You would write a script with os.listdir and 'if "old" in path' if you wanted to automate it.
If you were doing things interactively in a python minded OS, you might either have something much like shell is today(Maybe very stripped down without a focus on programming features beyond glob, expansion, and pipes), or you would have python library of misc utils.
Maybe you would do
x=ls()
search(x, "old")
But that would be rather slow. Maybe you'd have some completely new model of text based interaction that was more menu driven and looked a lot like VS Code's command palette.
You'd press tab at the beginning of a line(Arbitrary easy to reach shortcut), and get your command pallet. Start typing and fuzzy search happens.
Select "Search filenames", and maybe that's a common enough snippet that it would be built in. Now you have that whole script, and your cursor is already in the search term field.
Press tab there. You get a menu of recently set variables, recently used short strings, etc, that the heuristic might want you to have.
With better UI we could afford a more explicit traditional language syntax.
I wonder why Groovy decided to map "or" to the shell's "|". Wouldn't it have made more sense to map "or" to the shell's "||" and "pipe" to the shell's "|"?
Why should I need to explicitly state that I want to wait for my process output? I'm in a shell, I put a `&` afterwards if I want things in the background. The model is synchronous by default.
Common shell tasks (piping, process substitution, create a string with the output of a program, creating and redirecting output and input to files) are extremely cumbersome in python.
which requires that the caller take steps to grab, check, and then re-emit any errors (or even just the "normal" output) produced by either of those, not to mention the horrors of output buffering for long-running processes and the ever-present encoding woes since subprocess interfaces as bytes not str
I guess it is the same situation with all programming -- diligent programmers can make it work, less disciplined users inflict pain upon all downstream users of poorly coded scripts
historically, this is exactly the role Perl has played. It's also why people keep repeating the nonsense that Perl looks like line noise. Because the only Perl code people are familiar with are throwaway scripts written by (usually) some system admin person who is absolutely not a developer.
And JAPH (Just Another Perl Hacker) type constructs that are meant to bend the language in weird ways and show off the person's knowledge of the language intricacies. They were a lot of fun, but likely gave a distorted idea of an average Perl program, to those unfamiliar with it.

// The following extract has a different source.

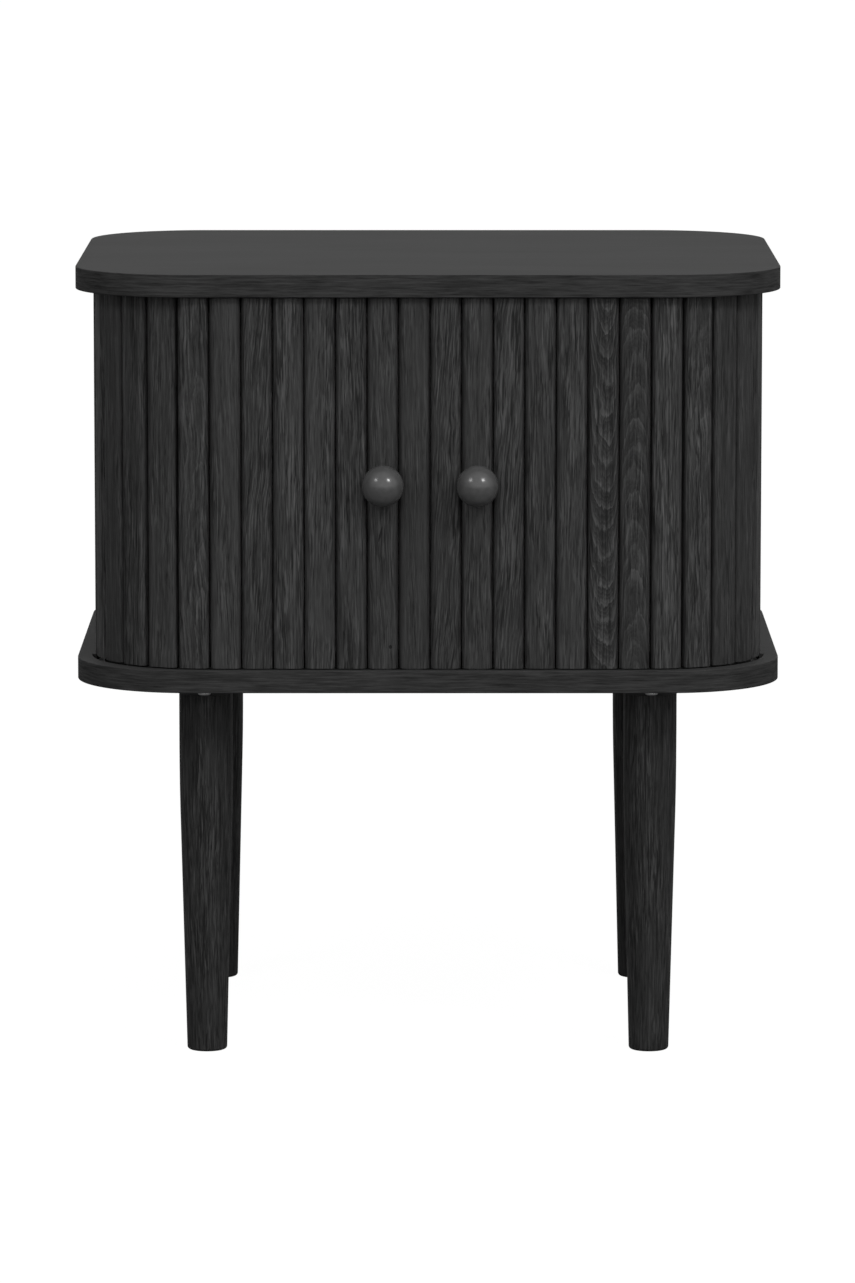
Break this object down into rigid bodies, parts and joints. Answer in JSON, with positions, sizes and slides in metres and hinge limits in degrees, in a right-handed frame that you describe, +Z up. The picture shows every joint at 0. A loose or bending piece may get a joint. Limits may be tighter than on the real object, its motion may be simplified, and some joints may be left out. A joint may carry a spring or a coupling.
{
  "type": "bedside cabinet",
  "caption": "Free-standing bedside cabinet with two slatted roller doors that slide round the front corners, ball knobs and round tapered legs.",
  "frame": {"origin": "on the floor under the middle of the whole object, knobs included", "axes": "+Z up; the doors face -Y; +X is to the right of someone facing the doors"},
  "size_m": [0.5, 0.4232, 0.56],
  "materials": {
    "stained_oak": "black stained oak, satin, open grain",
    "slat_oak": "black stained oak slats, satin, upright grain",
    "leg_oak": "black stained oak, turned",
    "knob_lacquer": "black lacquered wood, satin",
    "inner_panel": "black stained veneer",
    "plate_steel": "black powder coat",
    "zinc_steel": "zinc plated",
    "bright_steel": "bright zinc",
    "door_cloth": "black cotton canvas",
    "dowel_beech": "plain beech"
  },
  "bodies": {
    "carcass": {"top_board": "stained_oak", "bottom_board": "stained_oak", "side_wall_left": "inner_panel", "side_wall_right": "inner_panel", "back_panel": "inner_panel", "dowels": "dowel_beech", "cam_bolts": "zinc_steel", "cam_discs": "zinc_steel", "bottom_screws": "zinc_steel", "leg_front_left": "leg_oak", "leg_front_right": "leg_oak", "leg_rear_left": "leg_oak", "leg_rear_right": "leg_oak", "leg_plate_front_left": "plate_steel", "leg_plate_front_right": "plate_steel", "leg_plate_rear_left": "plate_steel", "leg_plate_rear_right": "plate_steel", "leg_bolts": "zinc_steel", "leg_plate_screws": "bright_steel"},
    "left_door": {"slat_left_01": "slat_oak", "slat_left_02": "slat_oak", "knob_left": "knob_lacquer", "knob_screw_left": "zinc_steel", "door_cloth_left": "door_cloth"},
    "left_slat_03": {"slat_left_03": "slat_oak"},
    "left_slat_04": {"slat_left_04": "slat_oak"},
    "left_slat_05": {"slat_left_05": "slat_oak"},
    "left_slat_06": {"slat_left_06": "slat_oak"},
    "left_slat_07": {"slat_left_07": "slat_oak"},
    "left_slat_08": {"slat_left_08": "slat_oak"},
    "left_slat_09": {"slat_left_09": "slat_oak"},
    "left_slat_10": {"slat_left_10": "slat_oak"},
    "left_slat_11": {"slat_left_11": "slat_oak"},
    "left_slat_12": {"slat_left_12": "slat_oak"},
    "left_slat_13": {"slat_left_13": "slat_oak"},
    "right_door": {"slat_right_01": "slat_oak", "slat_right_02": "slat_oak", "knob_right": "knob_lacquer", "knob_screw_right": "zinc_steel", "door_cloth_right": "door_cloth"},
    "right_slat_03": {"slat_right_03": "slat_oak"},
    "right_slat_04": {"slat_right_04": "slat_oak"},
    "right_slat_05": {"slat_right_05": "slat_oak"},
    "right_slat_06": {"slat_right_06": "slat_oak"},
    "right_slat_07": {"slat_right_07": "slat_oak"},
    "right_slat_08": {"slat_right_08": "slat_oak"},
    "right_slat_09": {"slat_right_09": "slat_oak"},
    "right_slat_10": {"slat_right_10": "slat_oak"},
    "right_slat_11": {"slat_right_11": "slat_oak"},
    "right_slat_12": {"slat_right_12": "slat_oak"},
    "right_slat_13": {"slat_right_13": "slat_oak"}
  },
  "joints": [
    {"name": "left_door_slide", "type": "slide", "parent": "carcass", "child": "left_door", "axis": [-1, 0, 0], "range_m": [0, 0.108], "deforming": ["door_cloth_left"]},
    {"name": "left_slat_03_turn", "type": "hinge", "parent": "carcass", "child": "left_slat_03", "pos_m": [-0.09672, 0.95357, 0.4125], "axis": [0, 0, -1], "range_deg": [0, 5.48]},
    {"name": "left_slat_04_turn", "type": "hinge", "parent": "carcass", "child": "left_slat_04", "pos_m": [-0.11334, 0.10241, 0.4125], "axis": [0, 0, -1], "range_deg": [0, 22.04]},
    {"name": "left_slat_05_turn", "type": "hinge", "parent": "carcass", "child": "left_slat_05", "pos_m": [-0.12533, -0.02008, 0.4125], "axis": [0, 0, -1], "range_deg": [0, 38.92]},
    {"name": "left_slat_06_turn", "type": "hinge", "parent": "carcass", "child": "left_slat_06", "pos_m": [-0.13676, -0.06781, 0.4125], "axis": [0, 0, -1], "range_deg": [0, 55.81]},
    {"name": "left_slat_07_turn", "type": "hinge", "parent": "carcass", "child": "left_slat_07", "pos_m": [-0.14802, -0.09207, 0.4125], "axis": [0, 0, -1], "range_deg": [0, 72.69]},
    {"name": "left_slat_08_turn", "type": "hinge", "parent": "carcass", "child": "left_slat_08", "pos_m": [-0.1537, -0.09888, 0.4125], "axis": [0, 0, -1], "range_deg": [0, 80.55]},
    {"name": "left_slat_09_turn", "type": "hinge", "parent": "carcass", "child": "left_slat_09", "pos_m": [-0.13884, -0.089, 0.4125], "axis": [0, 0, -1], "range_deg": [0, 66.05]},
    {"name": "left_slat_10_turn", "type": "hinge", "parent": "carcass", "child": "left_slat_10", "pos_m": [-0.10771, -0.07769, 0.4125], "axis": [0, 0, -1], "range_deg": [0, 49.17]},
    {"name": "left_slat_11_turn", "type": "hinge", "parent": "carcass", "child": "left_slat_11", "pos_m": [-0.04184, -0.06613, 0.4125], "axis": [0, 0, -1], "range_deg": [0, 32.28]},
    {"name": "left_slat_12_turn", "type": "hinge", "parent": "carcass", "child": "left_slat_12", "pos_m": [0.16942, -0.05348, 0.4125], "axis": [0, 0, -1], "range_deg": [0, 15.4]},
    {"name": "left_slat_13_turn", "type": "hinge", "parent": "carcass", "child": "left_slat_13", "pos_m": [4.08547, -0.03341, 0.4125], "axis": [0, 0, -1], "range_deg": [0, 1.43]},
    {"name": "right_door_slide", "type": "slide", "parent": "carcass", "child": "right_door", "axis": [1, 0, 0], "range_m": [0, 0.108], "deforming": ["door_cloth_right"]},
    {"name": "right_slat_03_turn", "type": "hinge", "parent": "carcass", "child": "right_slat_03", "pos_m": [0.09972, 0.65067, 0.4125], "axis": [0, 0, 1], "range_deg": [0, 7.48]},
    {"name": "right_slat_04_turn", "type": "hinge", "parent": "carcass", "child": "right_slat_04", "pos_m": [0.11504, 0.07581, 0.4125], "axis": [0, 0, 1], "range_deg": [0, 24.33]},
    {"name": "right_slat_05_turn", "type": "hinge", "parent": "carcass", "child": "right_slat_05", "pos_m": [0.12689, -0.02894, 0.4125], "axis": [0, 0, 1], "range_deg": [0, 41.21]},
    {"name": "right_slat_06_turn", "type": "hinge", "parent": "carcass", "child": "right_slat_06", "pos_m": [0.13829, -0.07204, 0.4125], "axis": [0, 0, 1], "range_deg": [0, 58.1]},
    {"name": "right_slat_07_turn", "type": "hinge", "parent": "carcass", "child": "right_slat_07", "pos_m": [0.14953, -0.09436, 0.4125], "axis": [0, 0, 1], "range_deg": [0, 74.96]},
    {"name": "right_slat_08_turn", "type": "hinge", "parent": "carcass", "child": "right_slat_08", "pos_m": [0.15282, -0.09799, 0.4125], "axis": [0, 0, 1], "range_deg": [0, 79.36]},
    {"name": "right_slat_09_turn", "type": "hinge", "parent": "carcass", "child": "right_slat_09", "pos_m": [0.13568, -0.08748, 0.4125], "axis": [0, 0, 1], "range_deg": [0, 63.76]},
    {"name": "right_slat_10_turn", "type": "hinge", "parent": "carcass", "child": "right_slat_10", "pos_m": [0.10161, -0.07614, 0.4125], "axis": [0, 0, 1], "range_deg": [0, 46.88]},
    {"name": "right_slat_11_turn", "type": "hinge", "parent": "carcass", "child": "right_slat_11", "pos_m": [0.0271, -0.06451, 0.4125], "axis": [0, 0, 1], "range_deg": [0, 29.99]},
    {"name": "right_slat_12_turn", "type": "hinge", "parent": "carcass", "child": "right_slat_12", "pos_m": [-0.2399, -0.05144, 0.4125], "axis": [0, 0, 1], "range_deg": [0, 13.11]},
    {"name": "right_slat_13_turn", "type": "hinge", "parent": "carcass", "child": "right_slat_13", "pos_m": [-9.36344, -0.03041, 0.4125], "axis": [0, 0, 1], "range_deg": [0, 0.645]}
  ],
  "couplings": [
    {"joint": "left_slat_03_turn", "follows": "left_door_slide", "rad_per_m": 0.88482},
    {"joint": "left_slat_04_turn", "follows": "left_door_slide", "rad_per_m": 3.5617},
    {"joint": "left_slat_05_turn", "follows": "left_door_slide", "rad_per_m": 6.2901},
    {"joint": "left_slat_06_turn", "follows": "left_door_slide", "rad_per_m": 9.0185},
    {"joint": "left_slat_07_turn", "follows": "left_door_slide", "rad_per_m": 11.747},
    {"joint": "left_slat_08_turn", "follows": "left_door_slide", "rad_per_m": 13.017},
    {"joint": "left_slat_09_turn", "follows": "left_door_slide", "rad_per_m": 10.674},
    {"joint": "left_slat_10_turn", "follows": "left_door_slide", "rad_per_m": 7.9456},
    {"joint": "left_slat_11_turn", "follows": "left_door_slide", "rad_per_m": 5.2172},
    {"joint": "left_slat_12_turn", "follows": "left_door_slide", "rad_per_m": 2.4889},
    {"joint": "left_slat_13_turn", "follows": "left_door_slide", "rad_per_m": 0.2317},
    {"joint": "right_slat_03_turn", "follows": "right_door_slide", "rad_per_m": 1.2084},
    {"joint": "right_slat_04_turn", "follows": "right_door_slide", "rad_per_m": 3.9321},
    {"joint": "right_slat_05_turn", "follows": "right_door_slide", "rad_per_m": 6.6605},
    {"joint": "right_slat_06_turn", "follows": "right_door_slide", "rad_per_m": 9.3889},
    {"joint": "right_slat_07_turn", "follows": "right_door_slide", "rad_per_m": 12.113},
    {"joint": "right_slat_08_turn", "follows": "right_door_slide", "rad_per_m": 12.825},
    {"joint": "right_slat_09_turn", "follows": "right_door_slide", "rad_per_m": 10.304},
    {"joint": "right_slat_10_turn", "follows": "right_door_slide", "rad_per_m": 7.5753},
    {"joint": "right_slat_11_turn", "follows": "right_door_slide", "rad_per_m": 4.8469},
    {"joint": "right_slat_12_turn", "follows": "right_door_slide", "rad_per_m": 2.1185},
    {"joint": "right_slat_13_turn", "follows": "right_door_slide", "rad_per_m": 0.10423}
  ]
}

I've also wanted a better shell scripting experience, and have bashed [no pun intended] my head against this several times. I think some of the major pain points that resist adoption of a language like Python or Ruby for in-line shell scripting or simple automation is:
* These languages prefer to operate on structured data. If it parses from json, you have a much easier time. But, most commands you'd invoke from the shell emit unstructured text by default. You can deal with this, but it's a pain point, and it means any serious scripting starts off with a "here's how you parse the output of <foo>", and several rounds of debugging.
* The shell's first and foremost usage is a user-facing interactive interface to the computer. Most of what you do is invoking other programs and seeing their output, and doing this is very easy. While python & ruby have REPLs, these are mostly focused on trying out language features or testing code, not invoking other programs, nor navigating a file tree. A lot of shell scripts start as 1-liners that grow and grow.
* Invoking other programs: In sh, invoking other programs is the primary activity, and it's relatively straightforward - you type the name of that program, press enter, and hope that it's on your path. In Python or Ruby, it requires importing the proper library, choosing the correct command, wrapping it and arguments, and ensuring everything escaped correctly. [Ruby _does_ have the backticks operator, which does actually make a lot of 1-off scripts easy, but this is not a panacea]
* In sh, a lot of the 'utility' programs like cut, sed, awk, grep, head, tail, etc., are standing in for the capabilities of the language itself. In pure Python or Ruby, you'd do these kinds of things with language built-ins. But, that's a learning curve, and perhaps a bit more error-prone than "| head".
* On top of all that, yes, momentum. If tomorrow you showed me a shell replacement for nix that was unambiguously* improved in every way, had excellent documentation, community support, and was actually pre-installed on every machine, it would still take a decade or more before it was really a default.
-----
I want it to happen, so I'd never discourage anyone from taking a swing. IMO, some of the top-level considerations that are necessary for making a successful sh alternative are:
* minimize the additional # of characters required to invoke a program with arguments, compared to bash.
* Decide which suite of typical utilities should actually be built-ins (i.e., things like cd, ls, cp, grep, curl), and make those standard library, built-in, without additional import or namespacing.
* Focus on an append-style workflow. Functional programing styles can kind of help here. Wrapping things in loops or blocks is a point of friction.
* An additional highly-desired feature which just isn't in sh by default, to overcome momentum. I have no idea what this would be. More reliability and better workflow are _nice_, but sh is sticky.
If you are producing lengthy bash scripts, you are probably using the wrong tool
Bash is good at being a programmable shell, and bad at being a poor programming language. It's great to be able to express complex operations in the command line, but once you start putting them in files you're gonna have headaches.
maybe micropython to save some memory and cycles, python for the larger scripts if need be
i'm surprised how bash survives.. I think it's part of a few traditions that are tied to *nix, just like sysvinit, or raw string pipes as IPC .. they'll soon fall in sequence
find . -name <some pattern> | { while read F; do <do something to file F>; done; }
This lets you do things of almost any level of complexity to files or data listed as input and it doesn't require temporary files so you can process a lot of things.
e.g. you might use sed -i to alter the files in some way or you might find media files of some kind into ffmpeg to convert them.